Autodesk puts R&D first with its BUILD Space in Boston. Designed by SGA, the 34,000-square-foot Autodesk BUILD space in South Boston holds over 70 organizations and 500 people. (Courtesy Autodesk)

Autodesk puts R&D first with its BUILD Space in Boston

Meet the incubators and accelerators producing the new guard of design and architecture start-ups. This is part of a series profiling incubators and accelerators from our April 2018 Technology issue. 

Located on the first two floors of a concrete-framed former army base in South BostonAutodesk’s BUILD Space (BUILD stands for building, innovation, learning, and design), which opened in 2016, has become one of the software company’s best tools for keeping up with architecture’s hyper-speed technology changes.

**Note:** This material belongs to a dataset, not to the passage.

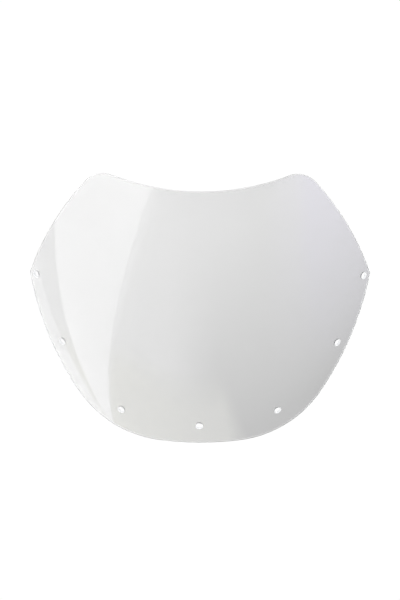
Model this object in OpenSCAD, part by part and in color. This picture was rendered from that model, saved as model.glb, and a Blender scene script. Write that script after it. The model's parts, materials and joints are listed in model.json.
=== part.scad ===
// Clear windshield screen for a motorcycle fairing.
// One sheet of clear plastic, formed to a double curve, trimmed square and drilled for its screws.
// +X is the rider's left, -Y the front, +Z up. The origin is on the centre hole, halfway through the sheet.

/* [Sheet] */
// Thickness of the sheet
sheet_t = 3; // [2:0.5:4]
// Radius of the sheet from side to side, at the mould's widest circle
across_r = 268; // [260:1:300]
// Radius of the sheet up and down
rise_r = 510; // [490:5:540]
// Lean of the mould's axis, which makes the centre hole level
rake = 40; // [38:0.5:42]

/* [Outline seen square to the mould's axis] */
// Sheet left below the centre hole
bottom_margin = 18.5; // [15:0.5:20]
// Radius of the bottom edge at its middle
bottom_r = 360; // [340:5:380]
// Turn of the bottom edge before the shoulder, in degrees
bottom_turn = 7; // [6:0.5:8]
// Radius of the round shoulder low on each side
shoulder_r = 129; // [124:1:134]
// Turn of the shoulder, in degrees
shoulder_turn = 49; // [47:0.5:51]
// Radius of the long side edge from the shoulder to the corner
side_r = 352; // [340:2:370]
// Turn of the side edge, in degrees
side_turn = 23; // [22:0.5:24]
// Radius of the outermost corner
corner_r = 5.5; // [4:0.5:8]
// Turn of the corner, in degrees
corner_turn = 30.5; // [28:0.5:32]
// Radius of the edge from the corner up to the ear
flank_r = 286; // [270:1:300]
// Turn of that edge, in degrees
flank_turn = 23.5; // [22:0.5:25]
// Radius of the ear beside the dipped top edge
ear_r = 26; // [22:1:28]
// Turn of the dipped top edge from its middle to the ear, in degrees
top_turn = 21; // [19:0.5:22]

/* [Screw holes] */
// Diameter of each hole
hole_d = 8; // [6:0.5:9]
// Low pair: distance out from the middle
low_x = 87; // [80:1:92]
// Low pair: height above the centre hole
low_h = 18; // [17:0.5:22]
// Middle pair: distance out from the middle
mid_x = 153; // [148:1:154]
// Middle pair: height above the centre hole
mid_h = 93.5; // [90:0.5:98]
// Corner pair: distance out from the middle
corner_x = 182; // [178:0.5:182]
// Corner pair: height above the centre hole
corner_h = 168; // [166:0.5:172]

/* [Hidden] */

clear_plastic = [0.86, 0.87, 0.88, 0.55];

// Longest straight step, and largest turn in one step, along the outline
step_l = 8;
step_turn = 6;

// The mould's profile is an arc of radius rise_r. It turns about an upright axis that lies arc_inset
// in front of the arc's centre. Heights on the mould, named v, count up from its widest circle.
arc_inset = rise_r - across_r;
hole_v = -rise_r * sin(rake);
bottom_v = hole_v - bottom_margin;

// The sheet before it is trimmed: what it has to spare above and below, and how far round it goes
forming_spare = 12;
forming_angle = 130;

// The trimming plug: how far its square sides pass each face of the sheet, and where its two points
// lie in front of the mould's axis, clear of both faces
plug_pass = 3;
plug_front = 1.75 * across_r;
plug_back = 0.22 * across_r;

ear_turn = 180 + top_turn - bottom_turn - shoulder_turn - side_turn - corner_turn - flank_turn;

// Half of the outline, from the bottom's middle to the ear, as [radius, turn]
EDGES = [
    [bottom_r, bottom_turn],
    [shoulder_r, shoulder_turn],
    [side_r, side_turn],
    [corner_r, corner_turn],
    [flank_r, flank_turn],
    [ear_r, ear_turn],
];

// Screw holes, as [out, up] from the centre hole: the +X side's three, then all seven
SIDE_HOLES = [[low_x, low_h], [mid_x, mid_h], [corner_x, corner_h]];
HOLES = concat([[0, 0]], SIDE_HOLES, [for (p = SIDE_HOLES) [-p[0], p[1]]]);

// Point reached on a left-turning arc that starts at p with the given heading
function arc_point(p, heading, r, turn) =
    p + r * [sin(heading + turn) - sin(heading), cos(heading) - cos(heading + turn)];

function arc_steps(r, turn) = ceil(max(abs(r * turn) * PI / 180 / step_l, abs(turn) / step_turn));

// Points of an arc after its start
function arc_points(p, heading, r, turn) =
    let (n = arc_steps(r, turn))
    [for (i = [1:n]) arc_point(p, heading, r, turn * i / n)];

// Arcs joined end to end, each leaving in the direction in which the last one arrived
function chain(p, heading, edges, i = 0) =
    i == len(edges) ? [] :
    let (r = edges[i][0], turn = edges[i][1])
    concat(
        arc_points(p, heading, r, turn),
        chain(arc_point(p, heading, r, turn), heading + turn, edges, i + 1)
    );

function last(list) = list[len(list) - 1];

// The +X half of the outline: the arcs up to the ear, then the dipped top edge back to the middle
start = [0, bottom_v];
rising = chain(start, 0, EDGES);
top_r = last(rising)[0] / sin(top_turn);
half = concat([start], rising, arc_points(last(rising), 180 + top_turn, -top_r, -top_turn));
OUTLINE = concat(
    half,
    [for (i = [len(half) - 2:-1:1]) [-half[i][0], half[i][1]]]
);
top_v = max([for (p = OUTLINE) p[1]]);

// Distance from the mould's axis to its outer face, and slope of that face, at height v
function mould_r(v) = sqrt(rise_r * rise_r - v * v) - arc_inset;
function mould_slope(v) = asin(v / rise_r);

// Point of the outer face, and its outward normal, over the point p = [x, v] of the front view
function face_point(p) = [p[0], -sqrt(pow(mould_r(p[1]), 2) - p[0] * p[0]), p[1]];
function face_normal(p) =
    let (swing = asin(p[0] / mould_r(p[1])), slope = mould_slope(p[1]))
    [sin(swing) * cos(slope), -cos(swing) * cos(slope), sin(slope)];

// Puts the centre hole at the origin with its axis level
module levelled() {
    translate([0, -sheet_t / 2, 0])
        rotate([-rake, 0, 0])
            translate([0, mould_r(hole_v), -hole_v])
                children();
}

// The formed sheet before trimming, an arc band turned about the mould's axis
module formed_blank() {
    rotate([0, 0, -90 - forming_angle / 2])
        rotate_extrude(angle = forming_angle, $fn = 360)
            intersection() {
                translate([-arc_inset, 0])
                    difference() {
                        circle(r = rise_r, $fn = 720);
                        circle(r = rise_r - sheet_t, $fn = 720);
                    }
                translate([0, bottom_v - forming_spare])
                    square([across_r + sheet_t, top_v - bottom_v + 2 * forming_spare]);
            }
}

// Solid whose sides stand square to the sheet all the way round the outline
module trimming_plug() {
    n = len(OUTLINE);
    front = [for (p = OUTLINE) face_point(p) + plug_pass * face_normal(p)];
    back = [for (p = OUTLINE) face_point(p) - (sheet_t + plug_pass) * face_normal(p)];
    middle_v = (bottom_v + top_v) / 2;
    tips = [[0, -plug_front, middle_v], [0, -plug_back, middle_v]];
    polyhedron(
        points = concat(front, back, tips),
        faces = [
            for (i = [0:n - 1])
                let (j = (i + 1) % n)
                each [[i, 2 * n, j], [i, j, n + i], [j, n + j, n + i], [n + i, n + j, 2 * n + 1]]
        ]
    );
}

module screw_bore(p) {
    normal = face_normal(p);
    translate(face_point(p))
        rotate([0, acos(normal[2]), atan2(normal[1], normal[0])])
            cylinder(d = hole_d, h = 4 * sheet_t, center = true, $fn = 96);
}

module screen_panel() {
    color(clear_plastic)
        levelled()
            difference() {
                intersection() {
                    formed_blank();
                    trimming_plug();
                }
                for (p = HOLES)
                    screw_bore([p[0], p[1] + hole_v]);
            }
}

screen_panel();
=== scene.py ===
import json
import math

import bmesh
import bpy
import numpy as np
from mathutils import Matrix, Vector
from mathutils.geometry import delaunay_2d_cdt

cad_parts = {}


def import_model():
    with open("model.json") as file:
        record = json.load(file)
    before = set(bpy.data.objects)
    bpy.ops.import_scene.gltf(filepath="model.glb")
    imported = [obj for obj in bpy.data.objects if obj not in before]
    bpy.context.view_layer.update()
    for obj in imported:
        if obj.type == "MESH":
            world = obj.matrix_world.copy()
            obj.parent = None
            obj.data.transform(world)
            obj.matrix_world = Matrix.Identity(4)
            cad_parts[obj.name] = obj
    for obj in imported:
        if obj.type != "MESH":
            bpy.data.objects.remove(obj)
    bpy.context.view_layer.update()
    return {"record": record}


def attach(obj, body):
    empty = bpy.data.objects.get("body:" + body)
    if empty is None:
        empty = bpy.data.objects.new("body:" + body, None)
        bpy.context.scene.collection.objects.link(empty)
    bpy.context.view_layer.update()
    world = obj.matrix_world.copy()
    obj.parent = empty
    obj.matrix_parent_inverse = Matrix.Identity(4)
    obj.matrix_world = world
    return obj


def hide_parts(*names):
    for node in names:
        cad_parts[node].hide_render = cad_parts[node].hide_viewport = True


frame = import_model()

# ---------------------------------------------------------------- the sheet, in metres and degrees
# The same design as the CAD node: an arc turned about the mould's axis, trimmed square and drilled.

SHEET_T = 0.003
ACROSS_R = 0.268
RISE_R = 0.510
RAKE = math.radians(40)
BOTTOM_MARGIN = 0.0185

# Half of the outline, seen square to the mould's axis, as (radius, turn) from the bottom's middle
EDGES = [
    (0.360, 7),     # middle of the bottom edge
    (0.129, 49),    # shoulder
    (0.352, 23),    # side
    (0.0055, 30.5),  # corner
    (0.286, 23.5),  # flank up to the ear
]
EAR_R = 0.026
TOP_TURN = 21

ARC_INSET = RISE_R - ACROSS_R
HOLE_V = -RISE_R * math.sin(RAKE)

# ---------------------------------------------------------------- mesh fineness and edge finish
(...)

The cavernous 34,000-square-foot facility, whose adaptive reuse was carried out by Boston and New York-based SGA, contains two chief components: First, it houses every piece of digital manufacturing equipment under the sun, from CNC routers and multi-axis robots to microelectronics, metal fabrication tools, and a giant crane; second, it hosts over 70 organizations and 500 people, including architecture and design firms, start-ups, and universities, who use the facilities, supported by Autodesk’s software engineers. In return, Autodesk gets to make important new contacts and learn how to position its software for the coming years.

“By investigating these technologies with these teams, it gives us a view of what may be coming, and what we need to start thinking about,” said Rick Rundell, Autodesk’s senior director, who has carefully curated the community with his colleagues.

“I could hire a team of 30 researchers to use this equipment,” said Rundell. “Instead, I have 500 researchers that I’ve been able to curate. They’re doing their own work, but it keeps us in touch in a way that would be much harder otherwise.”

The word has gotten out, encouraging the company, with SGA, to grow the space by another floor. “We get five or six calls a week,” noted Rundell, who has hosted researchers from the Middle East, all over Europe, and the far corners of the U.S. “We only review the most promising.”

BUILD members working in a common office space. (Courtesy Autodesk)

Some of the residents include

Perkins+Will

The architecture firm investigated new framing systems for mass timber.

Bechtel Corporation

The engineering company explored inflatable shading devices.

Massachusetts Institute of Technology

MIT students have created self-deploying fabric canopies that can be dropped via aircraft.

Construction Robotics

This construction manufacturer is developing a system for robotically constructing masonry walls.